Superhydrophilization of Surface of Aluminum Thin Film by Atmospheric-Pressure Plasma Jet Irradiation

Abstract

An atmospheric-pressure argon (Ar) plasma jet was generated with a frequency of 10 kHz, an applied voltage of 4 kV, and an Ar gas flow rate of 10 L/min. When an aluminum (Al) thin film that was vacuum-deposited on a glass substrate was irradiated with the atmospheric-pressure Ar plasma jet in air for 60 s at an irradiation distance of 2 mm, the surface of the Al thin film was hydrophilized in a circular area with a diameter of 23 mm, which was larger than that of the plasma (6 mm). It was found that the superhydrophilization first occurred at the periphery of the irradiated area (∼5–10 mm from the center of the irradiated area) and then in the area irradiated directly by the plasma (≤∼5 mm from the center of the irradiated area) on the Al thin film. In the previous research on the atmospheric-pressure plasma jet irradiation of Al, the plasma reached Al, and it was reported that the hydrophilicity only improved in the area irradiated directly by the plasma. On the other hand, our plasma in this study did not reach Al.

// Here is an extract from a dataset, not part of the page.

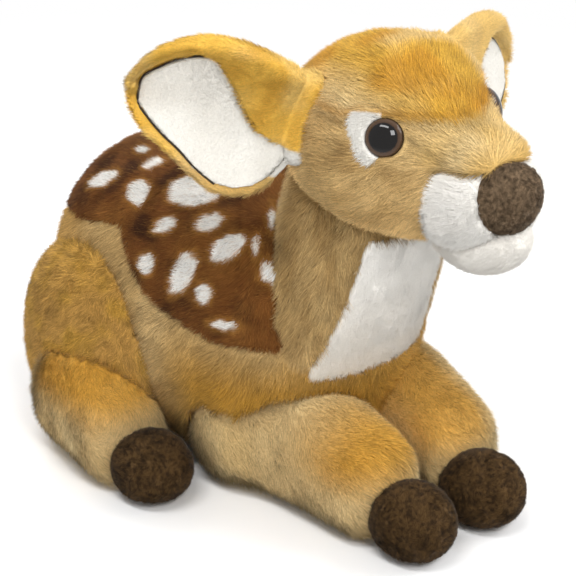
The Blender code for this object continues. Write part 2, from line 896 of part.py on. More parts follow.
def eye_form(name, side):
    rim = EYE_RADIUS - EYE_RIM
    profile = [
        (0.0, -STEM_LENGTH),
        (STEM_RADIUS, -STEM_LENGTH),
        (STEM_RADIUS, -EYE_RIM),
        (rim, -EYE_RIM),
        (EYE_RADIUS, 0.0),
    ]
    for k in range(1, 7):
        angle = math.pi / 2 * k / 6
        profile.append((EYE_RADIUS * math.cos(angle), EYE_DEPTH * math.sin(angle)))
    return turned_form(name, profile, 20, eye_place(side))


def washer_form(name, side):
    """Ring that holds the eye stem, inside the head."""
    place = eye_place(side)
    inner = STEM_RADIUS + SEAM_GAP
    top = -WASHER_DEPTH
    low = top - WASHER_THICKNESS
    points, faces = [], []
    count = 20
    for radius, height in ((inner, low), (WASHER_RADIUS, low), (WASHER_RADIUS, top), (inner, top)):
        for k in range(count):
            angle = 2 * math.pi * k / count
            points.append((radius * math.cos(angle), radius * math.sin(angle), height))
    for ring in range(4):
        nxt_ring = (ring + 1) % 4
        for k in range(count):
            nxt = (k + 1) % count
            low_row, high_row = ring * count, nxt_ring * count
            faces.append((low_row + k, low_row + nxt, high_row + nxt, high_row + k))
    return change_points(mesh_object(name, points, faces, smooth=False), place)


def eye_socket_form(name, side):
    """Cutter for the eye seat, the stem bore and the washer pocket."""
    bore = STEM_RADIUS + SEAM_GAP
    pocket = WASHER_RADIUS + SEAM_GAP
    seat = EYE_RADIUS + SEAM_GAP
    pocket_low = -WASHER_DEPTH - WASHER_THICKNESS - SEAM_GAP
    pocket_high = SEAM_GAP - WASHER_DEPTH
    profile = [
        (0.0, -STEM_LENGTH - SEAM_GAP),
        (bore, -STEM_LENGTH - SEAM_GAP),
        (bore, pocket_low),
        (pocket, pocket_low),
        (pocket, pocket_high),
        (bore, pocket_high),
        (bore, -EYE_RIM - SEAM_GAP),
        (seat, -EYE_RIM - SEAM_GAP),
        (seat, EYE_RADIUS),
        (0.0, EYE_RADIUS),
    ]
    return turned_form(name, profile, 20, eye_place(side))


def sheet_over(name, form, outline_prism):
    """Fur sheet that follows a form inside an outline."""
    sheet = form(name, grow=FUR_PROUD)
    under = form(name + "_under", grow=FUR_PROUD - FUR_SHEET)
    cut(sheet, under)
    keep_within(sheet, outline_prism)
    return sheet


def sheet_bed(name, form, outline_prism):
    """Cutter for the shallow bed that a fur sheet lies in."""
    under = form(name + "_floor", grow=FUR_PROUD - FUR_SHEET - SEAM_GAP)
    cut(outline_prism, under)
    return outline_prism


def sheet_cutter(name, form, outline_prism):
    outer = form(name, grow=FUR_PROUD + SEAM_GAP)
    keep_within(outer, outline_prism)
    return outer


def saddle_outline(name, grow):
    outline = []
    for along, up in SADDLE_OUTLINE_SHARES:
        outline.append((TORSO_REAR - along * TORSO_LENGTH, up * TORSO_HEIGHT))
    outline = grown_outline(outline, grow)
    return prism(name, outline, "X", -TORSO_LENGTH, TORSO_LENGTH)


def chest_outline(name, grow):
    half = []
    for across, up in CHEST_OUTLINE_SHARES:
        half.append((across * NECK_HALF_WIDTH, NECK_FOOT + up * NECK_HEIGHT))
    outline = half + [(-x, z) for x, z in half[::-1]]
    outline = grown_outline(outline, grow)
    rear = NECK_DEPTH * 0.4 - NECK_REACH
    return prism(name, outline, "Y", -NECK_REACH - NECK_DEPTH, rear + grow)


def patch_outline(name, side, grow):
    outline = []
    for back, up in PATCH_OUTLINE_SHARES:
        outline.append((side * back * EYE_RADIUS, up * EYE_RADIUS))
    outline = grown_outline(outline, grow)
    thing = prism(name, outline, "Z", -EYE_RADIUS * 1.6, EYE_RADIUS * 1.6)
    return change_points(thing, eye_place(side))


def set_origin(point, *things):
    for thing in things:
        thing.data.transform(Matrix.Translation(-Vector(point)))
        thing.location = point


def main():
    clear_scene()
    floor = as_cutter(floor_cutter())

    torso = torso_form("torso")
    give_material(torso, FUR_TAN, 0.95)
    saddle = sheet_over("saddle_panel", torso_form, saddle_outline("saddle_outline", 0.0))
    give_material(saddle, FUR_BROWN, 0.95)
    saddle_shape = saddle_outline("saddle_shape", SEAM_GAP)
    bed = sheet_bed("saddle_bed", torso_form, saddle_outline("saddle_bed_outline", SEAM_GAP))
    cut(torso, floor, bed)
    torso_cutter = torso_form("torso_cutter", SEAM_GAP)
    saddle_cutter = sheet_cutter("saddle_cutter", torso_form, saddle_shape)

    neck = neck_form("neck")
    give_material(neck, FUR_TAN, 0.95)
    chest = sheet_over("chest_panel", neck_form, chest_outline("chest_outline", 0.0))
    give_material(chest, FUR_WHITE, 0.95)
    chest_bed = sheet_bed("chest_bed", neck_form, chest_outline("chest_bed_outline", SEAM_GAP))
    head_cutter = head_form("head_cutter", SEAM_GAP)
    cut(neck, torso_cutter, saddle_cutter, head_cutter)
    cut(chest, torso_cutter, head_cutter)

    head = head_form("head")
    give_material(head, FUR_GOLD, 0.95)

    nose_centre = (0.0, -NOSE_REACH, NOSE_HEIGHT)
    nose = lump("nose", nose_centre, NOSE_HALVES, 12, 22)
    give_material(nose, PLUSH_NOSE, 0.9)
    nose_cutter = lump("nose_cutter", nose_centre, NOSE_HALVES, 12, 22, SEAM_GAP)
    cut(head, nose_cutter)

    cut(head, muzzle_seam("muzzle_seam", 0.0))
    muzzle = muzzle_form("muzzle")
    give_material(muzzle, FUR_WHITE, 0.95)
    keep_within(muzzle, muzzle_seam("muzzle_side_of_seam", -SEAM_GAP))
    cut(muzzle, nose_cutter)

    chin_centre = (0.0, -CHIN_REACH, CHIN_HEIGHT)
    chin = lump("chin", chin_centre, CHIN_HALVES, 12, 22)
    give_material(chin, FUR_WHITE, 0.95)
    neck_cutter = neck_form("neck_cutter", FUR_PROUD + SEAM_GAP)
    cut(chin, head_cutter, muzzle_form("muzzle_cutter", SEAM_GAP), neck_cutter)
    cut(chin, nose_cutter)

    for side, word in ((RIGHT, "right"), (LEFT, "left")):
        eye = eye_form("eye_" + word, side)
        give_material(eye, EYE_BROWN, 0.08)
        washer = washer_form("eye_washer_" + word, side)
        give_material(washer, WASHER_WHITE, 0.5)
        socket = eye_socket_form("eye_socket_" + word, side)
        patch = sheet_over(
            "eye_patch_" + word, head_form, patch_outline("patch_" + word, side, 0.0)
        )
        give_material(patch, FUR_WHITE, 0.95)
        patch_bed = sheet_bed(
            "patch_bed_" + word,
            head_form,
            patch_outline("patch_bed_outline_" + word, side, SEAM_GAP),
        )
        cut(patch, socket)
        cut(head, patch_bed, socket)

        ear = ear_outer_form("ear_outer_" + word, side)
        give_material(ear, FUR_GOLD, 0.95)
        roll = ear_roll_form("ear_roll_" + word, side)
        combine(ear, roll, "UNION")
        lining = ear_lining_form("ear_lining_" + word, side)
        give_material(lining, FUR_WHITE, 0.95)
        cut(lining, ear_roll_form("ear_roll_cutter_" + word, side, SEAM_GAP))
        cut(head, ear_roll_form("ear_groove_" + word, side, SEAT_GAP))
        cut(head, ear_room_form("ear_room_" + word, side))
        set_origin((side * EAR_SIDE, -EAR_REACH, EAR_HEIGHT), ear, lining)

        leg = leg_form("front_leg_" + word, side)
        give_material(leg, FUR_TAN, 0.95)
        cut(leg, floor)
        hoof = hoof_form("front_hoof_" + word, side)
        give_material(hoof, PLUSH_DARK, 0.9)
        cut(hoof, floor, leg_form("hoof_leg_cutter_" + word, side, SEAM_GAP))
        leg_room = leg_room_form("leg_room_" + word, side)
        cut(torso, leg_room)
        cut(neck, leg_room)
        cut(chest, leg_room)
        set_origin(leg_root(side), leg, hoof)

        haunch = haunch_form("haunch_" + word, side)
        give_material(haunch, FUR_TAN, 0.95)
        cut(haunch, floor, torso_cutter, saddle_cutter, leg_room)
        hind = hind_form("hind_leg_" + word, side)
        give_material(hind, FUR_TAN, 0.95)
        haunch_cutter = haunch_form("haunch_cutter_" + word, side, SEAM_GAP)
        cut(hind, floor, torso_cutter, haunch_cutter)
        hind_hoof = hind_hoof_form("hind_hoof_" + word, side)
        give_material(hind_hoof, PLUSH_DARK, 0.9)
        hind_cutter = hind_form("hind_cutter_" + word, side, SEAM_GAP)
        cut(hind_hoof, floor, hind_cutter, haunch_cutter)

    cut(neck, chest_bed)

    tail = tail_form("tail")
    give_material(tail, FUR_TAN, 0.95)
    spread = math.tan(math.radians(TAIL_SWING))
    tail_room = tail_form("tail_room", SEAT_GAP, spread, 2.4)
    cut(torso, tail_room)
    cut(saddle, tail_room)
    set_origin((0.0, TAIL_REAR, TAIL_ROOT_HEIGHT), tail)


main()
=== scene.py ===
"""Looks of the lying plush fawn: fur covers, short naps, eyes, floor, light and camera."""

import math

import bmesh
import bpy
import numpy as np
from mathutils import Matrix, Vector
from mathutils.bvhtree import BVHTree
from mathutils.kdtree import KDTree


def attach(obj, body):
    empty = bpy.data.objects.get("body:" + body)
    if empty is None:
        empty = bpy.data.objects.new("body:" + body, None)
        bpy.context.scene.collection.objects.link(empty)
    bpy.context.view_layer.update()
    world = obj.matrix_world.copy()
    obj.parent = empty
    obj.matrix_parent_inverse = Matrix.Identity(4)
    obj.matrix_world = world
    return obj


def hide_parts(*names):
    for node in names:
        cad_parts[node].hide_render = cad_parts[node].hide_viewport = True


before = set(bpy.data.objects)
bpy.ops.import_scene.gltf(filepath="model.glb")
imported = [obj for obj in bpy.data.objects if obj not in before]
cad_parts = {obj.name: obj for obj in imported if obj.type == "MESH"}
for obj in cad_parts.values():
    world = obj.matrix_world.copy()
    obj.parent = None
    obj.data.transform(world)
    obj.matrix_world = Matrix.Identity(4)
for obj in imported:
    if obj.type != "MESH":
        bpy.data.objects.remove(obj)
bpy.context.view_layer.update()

# Camera of the photograph
AZIMUTH = math.radians(-40.5)
ELEVATION = math.radians(24.5)
DISTANCE = 1.1
AIM = Vector((0.0363, 0.0, 0.06765))
METRES_PER_PIXEL = 0.55e-3
FRAME_PIXELS = 576
SENSOR = 36.0

FLOOR_CLEAR = 0.0006
FLOOR_LEVEL = -0.0002
FLAT_HEIGHT = 0.0016
BARE_HEIGHT = 0.004
RAY_START = 0.0012
ROOT_DEPTH = 0.0004
SEATED_SHARE = 0.4
FAR_AWAY = 9.0
COVER_PUFF = 0.0002
COVER_SWELL = 0.0008
TILE_MARGIN = 0.04
LAMP_AIM = (0.0, -0.04, 0.10)
STRAND_SHARE = 1.0

# Eye centre and the way the right eye faces; the left one mirrors it
EYE_CENTRE = np.array((-0.0339, -0.1487, 0.2138))
EYE_AXIS = np.array((-0.75, -0.52, 0.34)) / np.linalg.norm((0.75, 0.52, 0.34))
EYE_RADIUS = 0.0090
EYE_DOME = 0.0050

# Fold from the front corner of the right eye to the top of the muzzle, along which the fur is
# darkened as painted shade
CREASE_START = np.array((-0.0300, -0.1567, 0.2152))
CREASE_END = np.array((-0.0248, -0.1745, 0.2084))

# Saddle spots in millimetres: along Y, round the girth from the top, half sizes, tilt
SPOTS = (
    (47, 59, 9.5, 5.2, 28),
    (39, 34, 5.6, 3.0, -11),
    (21, 40, 5.8, 4.0, 38),
    (14, 58, 8.6, 6.0, -16),
    (-20, 46, 15.5, 9.2, 12),
    (-17, 67, 6.1, 3.5, 26),
    (-42, 56, 7.1, 4.4, 36),
    (-59, 63, 9.9, 6.4, 47),
    (-14, 87, 5.8, 4.8, -3),
    (-39, 84, 10.8, 6.0, 67),
    (-55, 88, 5.4, 4.5, 61),
    (-84, 63, 5.2, 3.4, 87),
    (-68, 26, 6.4, 3.0, -60),
    (-69, 99, 6.4, 2.6, 13),
    (-70, 38, 6.6, 1.8, -48),
    (33, 84, 3.2, 2.2, 30),
    (-73, 56, 4.0, 1.6, -58),
)
GIRTH_CENTRE = 0.080
GIRTH_HALVES = (0.073, 0.081)
GIRTH_RADIUS = 0.077


def srgb(red, green, blue):
    value = np.array((red, green, blue), float) / 255
    return np.where(value <= 0.04045, value / 12.92, ((value + 0.055) / 1.055) ** 2.4)


TAN = srgb(230, 194, 132)
PALE_TAN = srgb(244, 216, 160)
GOLD = srgb(230, 180, 72)
DEEP_GOLD = srgb(206, 144, 42)
LEG_GOLD = srgb(228, 166, 46)
EAR_GOLD = srgb(254, 202, 88)
EAR_PALE = srgb(252, 222, 150)
OLIVE = srgb(200, 164, 106)
DARK_TIP = srgb(150, 114, 64)
HAUNCH_TAN = srgb(212, 164, 86)
SADDLE = srgb(116, 70, 30)
SADDLE_DARK = srgb(74, 42, 18)
SADDLE_LIGHT = srgb(152, 100, 46)
HALO = srgb(176, 124, 58)
CREAM = srgb(252, 249, 242)
WHITE = srgb(255, 252, 245)
CHEST_SHADE_WHITE = srgb(222, 208, 182)
WARM_WHITE = srgb(240, 235, 226)
SOFT_WHITE = srgb(236, 233, 225)
GREY_WHITE = srgb(222, 218, 209)
HOOF = srgb(94, 70, 40)
HOOF_DARK = srgb(56, 40, 22)
NOSE = srgb(122, 101, 78)
NOSE_DARK = srgb(82, 67, 50)
EDGE_LINE_DARK = srgb(44, 34, 24)
WASHER_GREY = srgb(218, 218, 214)
PUPIL = srgb(12, 9, 8)
IRIS_INNER = srgb(64, 45, 30)
IRIS_OUTER = srgb(80, 60, 44)
EYE_EDGE = srgb(30, 24, 20)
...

In spite of this, the hydrophilicity improved in the area irradiated directly by the plasma and in the periphery of the irradiated area. On the basis of the results of X-ray photoelectron spectroscopy (XPS), the hydrophobic organic compounds that adsorbed on the surface of the Al thin film are considered to have been removed by the ozone (O₃) generated by the interaction between the plasma and oxygen (O₂) molecules in air. From the O₃ concentration distribution obtained using O₃ test strips, the reason for the faster superhydrophilization in the peripheral area than in the irradiated area was found to be that the peripheral area had the higher concentration of O₃. [DOI: 10.1380/ejssnt.2018.27]